NEW YORK | Wed Mar 18, 2009 4:46am EDT

NEW YORK (Reuters) - American International Group funneled over $90 billion of taxpayer bailout funds to various U.S. and European banks, but the biggest beneficiary was politically connected Goldman Sachs Group Inc.

Suspicions of potential conflicts of interest and favoritism have been fueled by $12.9 billion AIG paid to Goldman Sachs -- where then-Treasury Secretary Henry Paulson had previously worked as chief executive -- in the months after the insurer was rescued by the government last September.

Goldman, for its part, has insisted it did not need the bailout money because it was "always fully collateralized and hedged."

Long Wall Street's largest investment bank before it recently became a bank holding company, Goldman answered a series of questions from Reuters about the bailout funds.

"We can say that our notional exposure to AIG is a fraction of what it was at the time of the September bailout," Goldman spokesman Michael DuVally said.

Asked why Goldman Sachs took $12.9 billion of taxpayer money if it was collateralized and hedged on its AIG positions, DuVally said it was because AIG was not allowed to fail, so Goldman did not get money from hedges that would have paid out if the insurer had collapsed.

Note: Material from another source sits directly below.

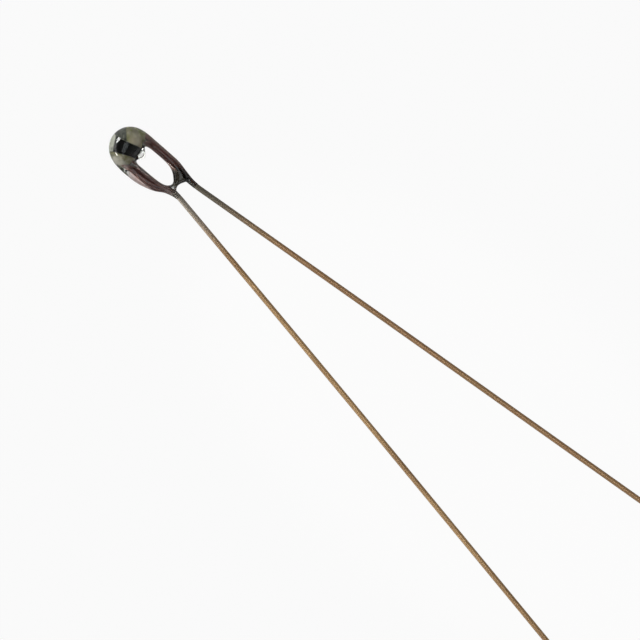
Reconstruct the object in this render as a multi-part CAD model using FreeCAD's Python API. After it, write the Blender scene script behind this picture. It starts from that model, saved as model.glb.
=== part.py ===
import FreeCAD, Part
import math
import os

from FreeCAD import Vector

# A glass-encapsulated NTC chip thermistor on two bare solid wires.
# Lengths are in millimetres and angles in degrees. The loop of the two legs is drawn in the XY plane:
# +X runs from the bead towards the leads, +Y towards leg A, and the origin is the centre of the bead.
# At the end the whole part is tipped about Y, so that the bead and both lead tips touch one level surface.

# Wires: diameter, the two parallel legs, where each wire leaves the glass, and how the leads spread
lead_diameter = 0.20
leg_a_offset = 0.61
leg_b_offset = 0.55
leg_start_x = 0.24
leg_a_end_x = 1.78
leg_b_end_x = 1.12
leg_b_knee_x = 1.72
leg_b_knee_y = -0.46
exit_a_x = 2.60
exit_a_y = 0.447
exit_b_x = 2.40
exit_b_y = -0.205
spread_a = 5.12
spread_b = 9.80
bow_a = -0.17
bow_b = 0.43
bow_x = 11.5
crop_x = 28.0
bend_share = 0.45

# Chip, the electrodes fired on it and the paste that bonds it to the wire tips
chip_side = 0.62
chip_thickness = 0.42
chip_x = -0.01
chip_y = -0.12
chip_turn = 18.0
electrode_thickness = 0.02
electrode_margin = 0.03
tip_x = -0.20
tip_gap_a = 0.21
tip_gap_b = 0.08
bond_lap_a = 0.05
bond_lap_b = 0.07
bond_shift_a = 0.03
bond_cover = 0.04
bond_margin = 0.01
bond_creep_x = 0.27

# Glass bead and its nose, a knob that bulges from the bead's arch into the slot
glass_over_chip = 0.37
bead_x = 0.09
bead_y = -0.02
bead_arch = 0.07
nose_reach = 0.71
nose_radius = 0.175
nose_y = 0.05
nose_root = 0.09
nose_arc = 60.0
horn_x = 0.40
horn_round = 0.09
horn_drop = 0.07

# Glass skin on the legs and the web that ties them
skin_a = 0.075
skin_b = 0.155
lip_b = 0.22
skin_at_web = 0.035
skin_start_x = 0.55
skin_end_x = 2.15
leg_a_half_height = 0.20
leg_b_half_height = 0.30
web_x = 2.11
web_thickness = 0.20
web_half_height = 0.14
web_spread = 14.0
web_waist = 0.30
slot_power_a = 6
slot_power_b = 8
lobe_reach = 0.20

# Glass collars that taper along the wires where they leave the web
collar_overlap = 0.16
collar_reach_a = 0.50
collar_reach_b = 0.28
collar_wall = 0.035
collar_edge = 0.008

# Number of sections round the ring, of points round a section, of circles along a taper and of
# points along an outline, and how far a section's points crowd towards its inner edge, for the nose
ring_steps = 44
section_steps = 14
nose_crowding = 0.25
taper_steps = 4
outline_steps = 8

# Derived sizes
lead_radius = lead_diameter / 2
electrode_side = chip_side - 2 * electrode_margin
chip_centre = Vector(chip_x, chip_y, 0)
bead_centre = Vector(bead_x, bead_y, 0)
bead_radius = leg_a_offset + lead_radius + skin_a - bead_y
bead_half_height = chip_side / 2 + glass_over_chip
slot_top = leg_a_offset - lead_radius - skin_a
slot_bottom = lead_radius + skin_b - leg_b_offset
slot_centre = Vector((nose_reach + web_x) / 2, (slot_top + slot_bottom) / 2, 0)
lead_side_x = web_x + web_thickness
UP = Vector(0, 0, 1)
ORIGIN = Vector(0, 0, 0)


def heading(degrees):
    """Unit vector in the loop's plane, turned so far from +X towards +Y."""
    angle = math.radians(degrees)
    return Vector(math.cos(angle), math.sin(angle), 0)


def evenly(start, end, steps):
    """Values from start to end in equal steps, both ends included."""
    return [start + (end - start) * i / (steps - 1) for i in range(steps)]


def wire_corners(tip_y, leg, exit_point, first_heading, last_heading):
    """Corners of one wire's straight runs: tip, leg, exit from the glass, slight bow, cropped end."""
    first = heading(first_heading)
    last = heading(last_heading)
    bow = exit_point + first * ((bow_x - exit_point.x) / first.x)
    end = bow + last * ((crop_x - bow.x) / last.x)
    return [Vector(tip_x, tip_y, 0)] + leg + [exit_point, bow, end]


def bent_path(corners):
    """Straight runs joined by tangent arcs, each arc as large as the shorter of its runs allows."""
    edges = []
    start = corners[0]
    for before, corner, after in zip(corners, corners[1:], corners[2:]):
        inward = (corner - before).normalize()
        outward = (after - corner).normalize()
        tangent = bend_share * min((corner - before).Length, (after - corner).Length)
        half_turn = inward.getAngle(outward) / 2
        sagitta = tangent * (1 / math.cos(half_turn) - 1) / math.tan(half_turn)
        arc_start = corner - inward * tangent
        arc_middle = corner + (outward - inward).normalize() * sagitta
        arc_end = corner + outward * tangent
        edges.append(Part.LineSegment(start, arc_start).toShape())
        edges.append(Part.Arc(arc_start, arc_middle, arc_end).toShape())
        start = arc_end
    edges.append(Part.LineSegment(start, corners[-1]).toShape())
    return Part.Wire(edges)


def height_at(corners, x):
    """Height of a wire's straight runs over the loop's axis at x."""
    for start, end in zip(corners, corners[1:]):
        if x <= end.x:
            break
    return start.y + (end.y - start.y) * (x - start.x) / (end.x - start.x)


def make_lead(corners):
    """Round wire swept along its bent path."""
    profile = Part.Wire(Part.makeCircle(lead_radius, corners[0], corners[1] - corners[0]))
    return bent_path(corners).makePipeShell([profile], True, True)


def on_wire(path, x):
    """Point of a wire's centre line at x."""
    cut = Part.LineSegment(Vector(x, -crop_x, 0), Vector(x, crop_x, 0)).toShape()
    return cut.distToShape(path)[1][0][1]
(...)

And, he said, under the terms of its contracts with AIG, Goldman was entitled to collateral.

DuVally also said the bank does extensive due diligence on all its counterparties.

How much Goldman and other counterparties received from AIG has been just one of several flashpoints over the taxpayer rescue of what was once the world's largest insurer.

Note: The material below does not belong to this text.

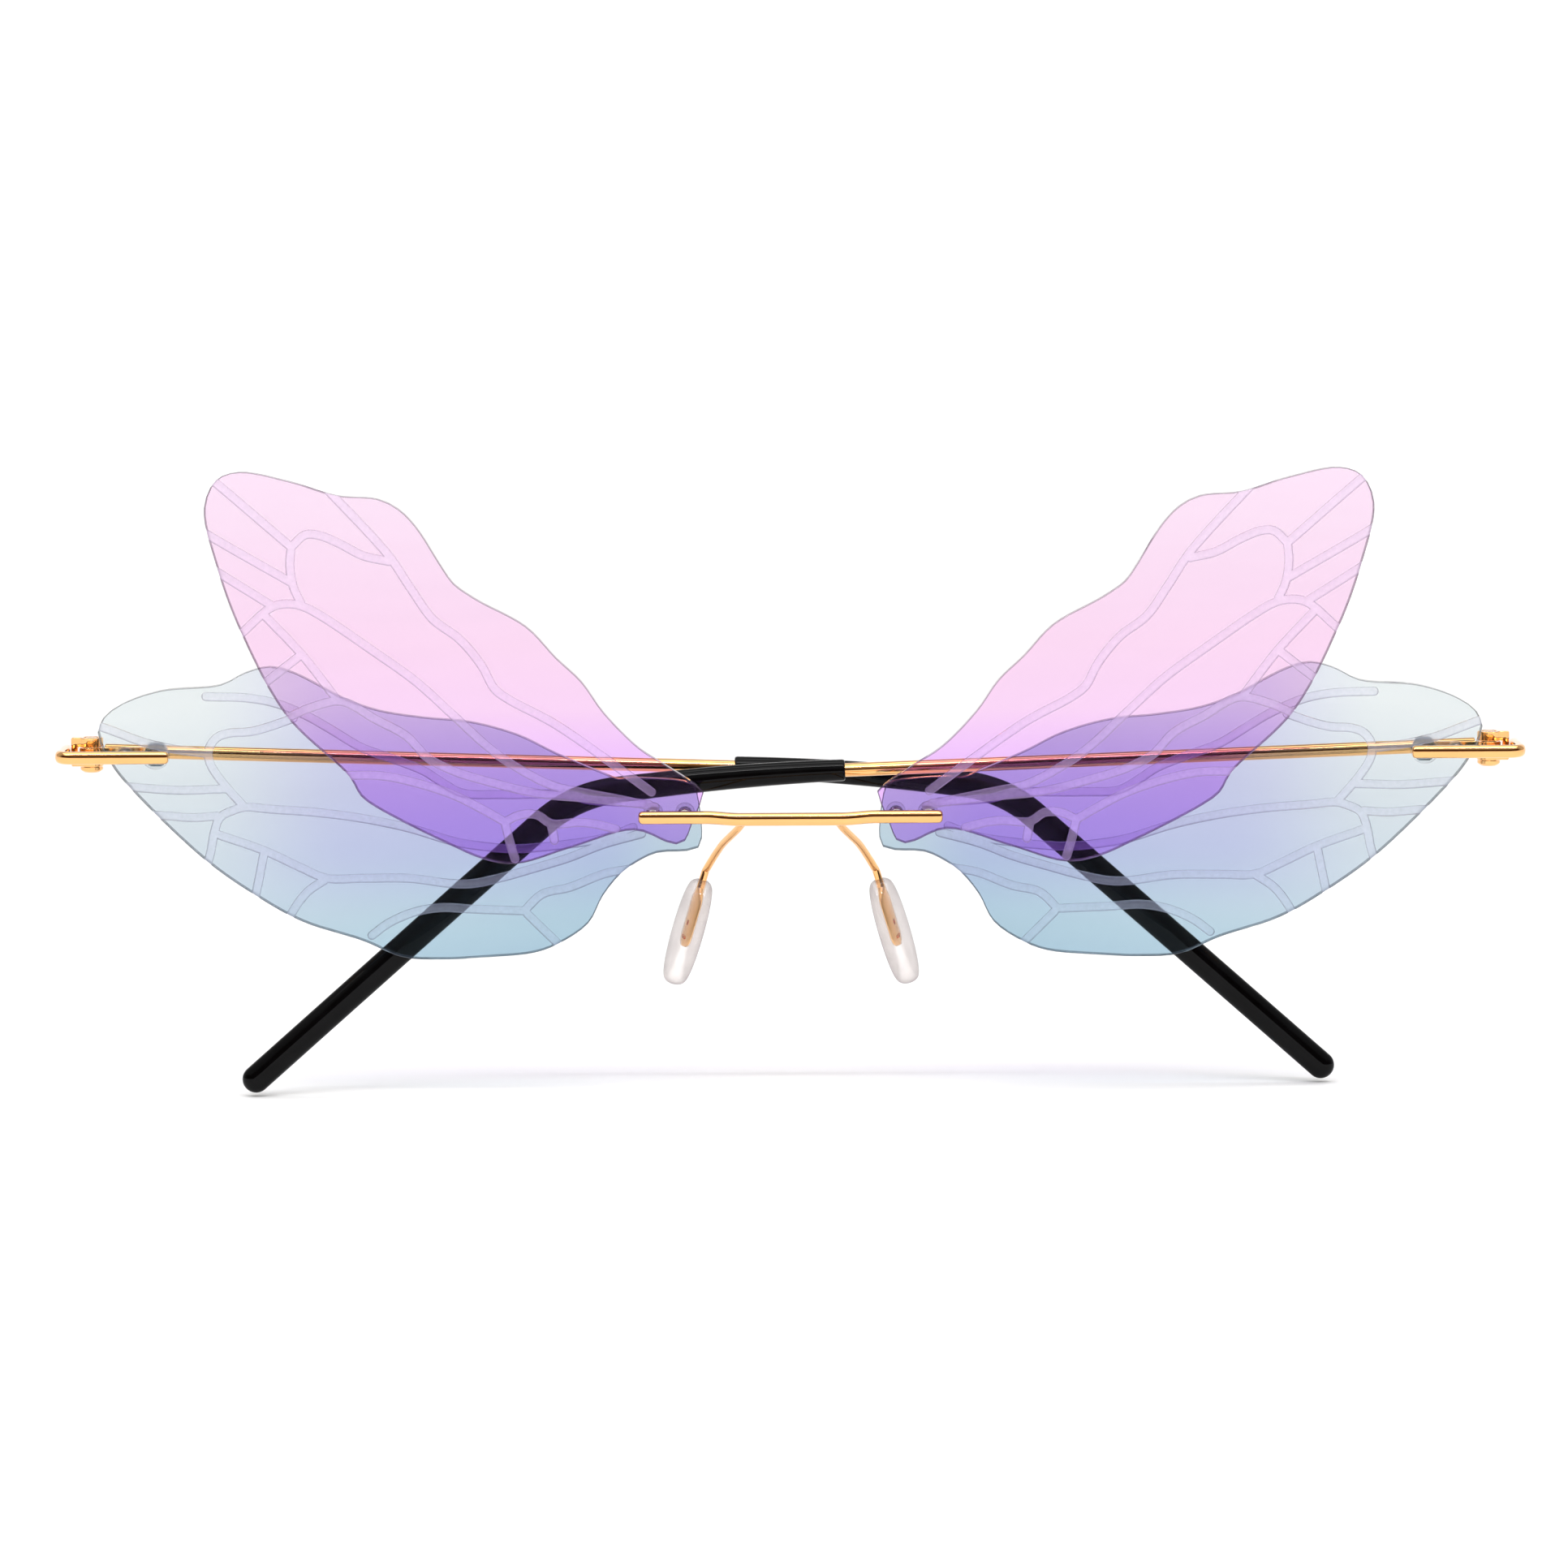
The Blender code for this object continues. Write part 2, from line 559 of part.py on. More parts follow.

AIG has also infuriated politicians -- including U.S. President Barack Obama -- with its plan to pay $165 million in bonuses to employees at the unit at the heart of its problems.

Still, the payments to counterparties like Goldman Sachs dwarfed the bonuses, and some experts contend that these companies should have been made to share some of the losses resulting from the giant insurance firm's near collapse.

"People see that the guys that ruined AIG are getting paid more money, and that creates outrage," said Porter Stansberry, managing director of Stansberry & Associates Investment Research. "If you want to be outraged, be outraged that the counterparties got paid out full value."

Goldman was not the only large bank with exposure to AIG. The list of counterparties that AIG disclosed on Sunday included others that got large sums. Goldman was followed by Societe Generale with $11.9 billion, Deutsche Bank with $11.8 billion and Barclays PLC with $8.5 billion.

Moreover, the AIG disclosures are still incomplete in that they do not include payments to the banks since December 31.

"We are looking at a small piece of it right here. So what is the total exposure? That's the question. And then the issue is, well, if that was wiped out what would it do to Goldman's capital?" said Campbell Harvey, a finance professor at Duke University.

"It is obvious that firms underestimated the counterparty risk. That was their mistake," Harvey said. "Yet they are getting bailouts of U.S. taxpayer money. Why should we pay for their mistake?"